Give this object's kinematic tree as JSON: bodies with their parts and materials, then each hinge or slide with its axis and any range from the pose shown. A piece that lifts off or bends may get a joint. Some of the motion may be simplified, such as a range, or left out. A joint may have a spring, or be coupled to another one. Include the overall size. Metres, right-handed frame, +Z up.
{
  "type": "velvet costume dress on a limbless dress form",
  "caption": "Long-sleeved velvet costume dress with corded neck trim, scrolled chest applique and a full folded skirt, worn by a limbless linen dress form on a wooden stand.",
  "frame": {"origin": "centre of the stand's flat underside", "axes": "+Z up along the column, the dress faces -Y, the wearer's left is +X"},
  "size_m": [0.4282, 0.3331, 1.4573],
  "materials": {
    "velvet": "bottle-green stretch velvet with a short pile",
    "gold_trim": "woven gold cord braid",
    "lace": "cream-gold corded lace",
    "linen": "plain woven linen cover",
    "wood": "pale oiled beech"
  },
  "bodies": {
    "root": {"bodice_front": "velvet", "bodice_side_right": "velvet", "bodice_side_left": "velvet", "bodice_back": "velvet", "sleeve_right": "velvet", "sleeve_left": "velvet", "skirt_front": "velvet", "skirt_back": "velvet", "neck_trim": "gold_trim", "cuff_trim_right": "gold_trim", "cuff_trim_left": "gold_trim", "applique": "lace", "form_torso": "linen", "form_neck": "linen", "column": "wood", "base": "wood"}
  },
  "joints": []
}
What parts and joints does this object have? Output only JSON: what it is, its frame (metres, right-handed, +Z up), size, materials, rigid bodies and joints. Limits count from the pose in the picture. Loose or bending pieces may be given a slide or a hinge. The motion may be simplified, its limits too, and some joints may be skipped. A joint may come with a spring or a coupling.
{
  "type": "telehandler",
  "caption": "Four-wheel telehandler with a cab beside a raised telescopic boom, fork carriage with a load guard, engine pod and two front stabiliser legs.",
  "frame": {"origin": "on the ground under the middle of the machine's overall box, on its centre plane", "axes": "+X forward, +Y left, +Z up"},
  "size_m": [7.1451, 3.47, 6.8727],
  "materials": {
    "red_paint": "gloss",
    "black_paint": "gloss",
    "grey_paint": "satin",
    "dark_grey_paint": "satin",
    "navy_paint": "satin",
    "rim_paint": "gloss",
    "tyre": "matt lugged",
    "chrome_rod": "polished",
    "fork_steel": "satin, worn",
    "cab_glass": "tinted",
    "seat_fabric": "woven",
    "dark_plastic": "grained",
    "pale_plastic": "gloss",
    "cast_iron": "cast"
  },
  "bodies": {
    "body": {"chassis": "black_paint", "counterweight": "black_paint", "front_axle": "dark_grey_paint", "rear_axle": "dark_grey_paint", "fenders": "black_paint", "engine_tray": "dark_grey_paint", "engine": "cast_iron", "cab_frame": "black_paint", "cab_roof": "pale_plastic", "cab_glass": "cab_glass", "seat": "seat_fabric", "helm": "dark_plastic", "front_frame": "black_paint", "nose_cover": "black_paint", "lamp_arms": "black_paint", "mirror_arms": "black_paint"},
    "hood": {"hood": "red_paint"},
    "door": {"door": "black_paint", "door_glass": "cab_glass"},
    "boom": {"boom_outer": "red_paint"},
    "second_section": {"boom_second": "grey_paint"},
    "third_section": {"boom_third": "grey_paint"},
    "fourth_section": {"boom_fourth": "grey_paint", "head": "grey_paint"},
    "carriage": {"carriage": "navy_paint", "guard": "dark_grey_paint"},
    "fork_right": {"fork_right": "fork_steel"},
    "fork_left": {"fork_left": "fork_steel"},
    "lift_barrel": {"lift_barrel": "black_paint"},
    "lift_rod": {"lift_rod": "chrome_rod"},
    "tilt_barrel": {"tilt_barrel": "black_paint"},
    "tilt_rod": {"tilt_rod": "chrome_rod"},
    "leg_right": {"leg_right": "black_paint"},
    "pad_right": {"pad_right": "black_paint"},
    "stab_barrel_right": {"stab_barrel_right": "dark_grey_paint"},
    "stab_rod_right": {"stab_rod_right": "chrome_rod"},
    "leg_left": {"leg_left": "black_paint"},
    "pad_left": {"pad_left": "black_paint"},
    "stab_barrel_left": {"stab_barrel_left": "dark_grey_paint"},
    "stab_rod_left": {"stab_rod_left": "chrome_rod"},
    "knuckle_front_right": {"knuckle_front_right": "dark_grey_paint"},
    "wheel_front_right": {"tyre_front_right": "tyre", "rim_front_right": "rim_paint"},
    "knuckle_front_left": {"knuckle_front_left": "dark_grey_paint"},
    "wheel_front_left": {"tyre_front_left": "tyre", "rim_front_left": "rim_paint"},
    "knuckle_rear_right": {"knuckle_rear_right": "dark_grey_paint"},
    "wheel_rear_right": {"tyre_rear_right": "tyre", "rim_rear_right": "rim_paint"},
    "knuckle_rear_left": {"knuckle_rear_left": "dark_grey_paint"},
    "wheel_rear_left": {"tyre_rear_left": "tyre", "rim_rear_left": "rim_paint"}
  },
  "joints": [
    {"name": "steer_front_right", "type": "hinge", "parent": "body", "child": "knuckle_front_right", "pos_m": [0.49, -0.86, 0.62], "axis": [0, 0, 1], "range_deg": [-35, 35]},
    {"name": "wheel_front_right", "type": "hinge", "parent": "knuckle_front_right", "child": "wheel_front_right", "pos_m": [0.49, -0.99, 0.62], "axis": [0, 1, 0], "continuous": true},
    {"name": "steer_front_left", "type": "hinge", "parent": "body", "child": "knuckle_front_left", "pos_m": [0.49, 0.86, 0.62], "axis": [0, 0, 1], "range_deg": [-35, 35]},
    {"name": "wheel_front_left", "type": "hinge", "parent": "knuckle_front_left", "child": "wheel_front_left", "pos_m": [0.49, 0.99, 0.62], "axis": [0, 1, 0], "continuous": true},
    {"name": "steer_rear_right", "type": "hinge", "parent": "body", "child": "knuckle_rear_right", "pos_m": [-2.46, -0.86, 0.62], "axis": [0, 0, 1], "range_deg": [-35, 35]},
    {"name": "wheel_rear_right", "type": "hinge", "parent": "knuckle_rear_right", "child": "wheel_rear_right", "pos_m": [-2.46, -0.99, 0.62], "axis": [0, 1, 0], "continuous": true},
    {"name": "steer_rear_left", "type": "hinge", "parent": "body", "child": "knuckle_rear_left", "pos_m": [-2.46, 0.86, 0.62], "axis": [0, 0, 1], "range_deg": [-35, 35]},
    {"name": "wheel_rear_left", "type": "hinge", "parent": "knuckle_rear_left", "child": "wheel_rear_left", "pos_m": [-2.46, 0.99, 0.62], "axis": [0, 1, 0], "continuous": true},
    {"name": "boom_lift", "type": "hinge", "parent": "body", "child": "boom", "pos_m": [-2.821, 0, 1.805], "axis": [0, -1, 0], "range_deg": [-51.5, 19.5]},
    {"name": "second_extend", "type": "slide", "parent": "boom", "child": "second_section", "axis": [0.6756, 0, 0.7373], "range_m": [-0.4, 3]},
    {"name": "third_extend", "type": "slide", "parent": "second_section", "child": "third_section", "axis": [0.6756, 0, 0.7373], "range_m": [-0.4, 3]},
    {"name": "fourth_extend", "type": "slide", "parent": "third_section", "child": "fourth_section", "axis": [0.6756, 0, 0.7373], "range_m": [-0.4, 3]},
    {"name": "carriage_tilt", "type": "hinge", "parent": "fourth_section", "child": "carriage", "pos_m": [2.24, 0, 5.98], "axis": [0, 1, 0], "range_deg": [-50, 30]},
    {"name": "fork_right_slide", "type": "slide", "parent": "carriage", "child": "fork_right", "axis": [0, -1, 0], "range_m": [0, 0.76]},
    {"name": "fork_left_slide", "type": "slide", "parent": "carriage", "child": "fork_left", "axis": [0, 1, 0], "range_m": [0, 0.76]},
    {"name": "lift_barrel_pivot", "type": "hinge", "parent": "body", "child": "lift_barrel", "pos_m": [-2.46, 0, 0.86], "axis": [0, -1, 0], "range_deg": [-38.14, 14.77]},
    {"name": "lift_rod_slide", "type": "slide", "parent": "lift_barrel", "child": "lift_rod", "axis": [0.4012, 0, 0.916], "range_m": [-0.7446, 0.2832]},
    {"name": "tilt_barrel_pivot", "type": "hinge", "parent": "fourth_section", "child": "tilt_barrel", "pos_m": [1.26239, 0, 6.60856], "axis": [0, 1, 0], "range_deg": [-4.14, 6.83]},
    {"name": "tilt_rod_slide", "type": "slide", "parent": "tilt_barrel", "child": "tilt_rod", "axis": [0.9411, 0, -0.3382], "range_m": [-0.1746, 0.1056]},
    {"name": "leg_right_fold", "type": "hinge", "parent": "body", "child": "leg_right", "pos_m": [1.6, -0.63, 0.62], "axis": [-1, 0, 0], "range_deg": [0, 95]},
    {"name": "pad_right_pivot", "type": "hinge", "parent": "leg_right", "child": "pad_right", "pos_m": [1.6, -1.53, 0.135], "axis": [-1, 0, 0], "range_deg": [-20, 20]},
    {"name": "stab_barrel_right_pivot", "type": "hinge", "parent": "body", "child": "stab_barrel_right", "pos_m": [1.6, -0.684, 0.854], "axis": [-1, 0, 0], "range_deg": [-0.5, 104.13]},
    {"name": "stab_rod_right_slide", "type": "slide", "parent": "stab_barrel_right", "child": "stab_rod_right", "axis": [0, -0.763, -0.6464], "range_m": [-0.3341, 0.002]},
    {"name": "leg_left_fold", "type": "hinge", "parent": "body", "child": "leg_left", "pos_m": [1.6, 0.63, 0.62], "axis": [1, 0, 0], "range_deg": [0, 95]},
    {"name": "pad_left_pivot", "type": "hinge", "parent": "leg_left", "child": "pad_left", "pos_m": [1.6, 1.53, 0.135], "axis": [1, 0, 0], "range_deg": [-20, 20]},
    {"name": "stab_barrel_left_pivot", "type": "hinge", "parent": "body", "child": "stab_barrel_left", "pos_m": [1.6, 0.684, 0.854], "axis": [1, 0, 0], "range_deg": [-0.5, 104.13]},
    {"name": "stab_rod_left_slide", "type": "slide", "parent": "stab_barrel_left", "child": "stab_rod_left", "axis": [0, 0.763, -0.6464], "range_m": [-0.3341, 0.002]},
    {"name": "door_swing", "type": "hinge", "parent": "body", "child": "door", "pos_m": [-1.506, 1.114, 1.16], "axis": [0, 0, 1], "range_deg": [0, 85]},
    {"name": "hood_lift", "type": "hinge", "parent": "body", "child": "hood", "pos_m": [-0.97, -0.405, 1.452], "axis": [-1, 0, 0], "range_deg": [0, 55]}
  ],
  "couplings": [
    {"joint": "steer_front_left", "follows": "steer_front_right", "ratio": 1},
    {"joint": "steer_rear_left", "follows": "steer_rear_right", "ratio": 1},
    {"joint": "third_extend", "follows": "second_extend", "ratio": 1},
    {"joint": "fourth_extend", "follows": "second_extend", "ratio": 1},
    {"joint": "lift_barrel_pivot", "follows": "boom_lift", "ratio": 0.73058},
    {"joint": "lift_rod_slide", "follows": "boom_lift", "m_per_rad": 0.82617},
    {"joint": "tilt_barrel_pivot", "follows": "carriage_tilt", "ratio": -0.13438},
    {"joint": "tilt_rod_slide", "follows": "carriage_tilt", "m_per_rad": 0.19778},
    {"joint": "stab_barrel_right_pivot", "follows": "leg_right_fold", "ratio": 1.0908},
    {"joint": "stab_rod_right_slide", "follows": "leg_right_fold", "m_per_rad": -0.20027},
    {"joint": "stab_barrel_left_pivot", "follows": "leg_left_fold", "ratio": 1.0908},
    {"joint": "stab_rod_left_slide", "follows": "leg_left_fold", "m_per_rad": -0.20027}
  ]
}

□ □ □ □ □ □ □

* THE EXERCISE:
From the entries above, return each line with the word "parts" in it.

* TASK RESPONSE:
Give this object's kinematic tree as JSON: bodies with their parts and materials, then each hinge or slide with its axis and any range from the pose shown. A piece that lifts off or bends may get a joint. Some of the motion may be simplified, such as a range, or left out. A joint may have a spring, or be coupled to another one. Include the overall size. Metres, right-handed frame, +Z up.
What parts and joints does this object have? Output only JSON: what it is, its frame (metres, right-handed, +Z up), size, materials, rigid bodies and joints. Limits count from the pose in the picture. Loose or bending pieces may be given a slide or a hinge. The motion may be simplified, its limits too, and some joints may be skipped. A joint may come with a spring or a coupling.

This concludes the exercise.